One project saw the bank try to engineer a ‘cashless village’ in a small Ukrainian city. The bank paid older generations to use cashless services but found that this doesn’t work “even when you pay them”.
It also gave each child a payment card through their school, which it found a much better engagement path.
These children then persuaded older generations to use the cards too. This is a trend UK challengers like Monzo are now seeing as their millennial customer base spread the word across age groups.
Proud of the way Privatbank has come since 2016, Krumphanzl is adamant that the bank has proved wrong the expectation that it was just going to be “another uninteresting savings service”.
“Main concentration” on digital
Whilst the bank does maintain a large branch footprint (2,500) to reach its rural customers, the CEO says its “main concentration” is on digital channels.
After the bank was nationalised, risk management, compliance, anti-money laundering (AML), and public communication systems were developed “more or less from scratch”, says Krumphanzl.
“We do almost everything in-house,” says the CEO. “That way, we can be fully in control. We don’t need to wait for suppliers. And it takes weeks not months to launch products.”
The bank houses an IT team of more than 1,500. The Ukrainian bank’s model is informed in part by its Asian-Pacific neighbours.
Around two years ago, a group on the bank’s executives travelled to China and met “strategists of major tech companies” in the region, the CEO explains.
At this point, the bank had built the first iteration of its mobile and online banking service Privat24. It sat on pre-existing software in the bank.
But after its China visit, the state-owned lender launched a new version based on new, “flexible” infrastructure and a new design.
Privat24
Today, Privat24 provides 147 different services. Designed like a marketplace, it resembles the ‘super app’ model of Asia Pacific players such as Grab.
Financial services include international transfers, ability to pay bills via the app, credit checks, car, home and cash loans, various insurance products, and business accounting tools.

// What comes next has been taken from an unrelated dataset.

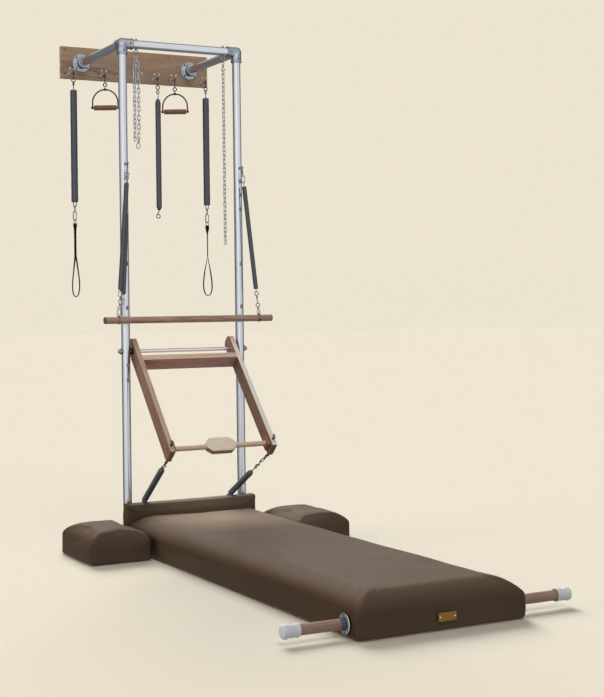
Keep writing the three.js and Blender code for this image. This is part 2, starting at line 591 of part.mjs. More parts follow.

Due to an agreement the bank made with Ukraine’s police, car owners using Privat24 can prove their insurance via the app, rather than through papers they keep in the glove box.
Google and Apple Pay can be accessed from within the app, something Privatbank’s CEO claims “wasn’t on the market before”.
Users can also order food, buy tickets for events, make a doctor’s appointment, and shop through the app.
“We have a well-functioning digital channel,” says Krumphanzl about Privat24. “The question now is how to make clients use it more.”
In 2018, the app had nine million Privat24 users – more than 20% of Ukraine’s population. The CEO says the bank is now the “biggest seller” of tickets in Ukraine, and that Privat24 has gained nearly two million new users since 2018.
The bank’s app has seen a “30% increase” in number of transactions during coronavirus, according to Krumphanzl. This is likely due to the bank’s message push that going to branches is dangerous.
“The future is biometric”
In February, Krumphanzl told KPMG that he thinks “the future is biometric”.
Asked what this looks like at Privatbank, the CEO reveals that the bank is working with three retail networks to provide them with biometric infrastructure.
“We understand that in a few years, people won’t want to use computers and mobiles for everything,” says Krumphanzl.
The retailers are using bank-provided tablet software to allow shoppers to pay using their face. The partnerships are currently in “pilot” mode, with the bank still “verifying if clients like it”.
“We call it pilot but it is fully operational,” the CEO explains, “we just don’t use it on a mass scale”.
The bank is also working on biometric software for ATMs. It’s looking at the potential for face, fingerprint or voice analysis to transact.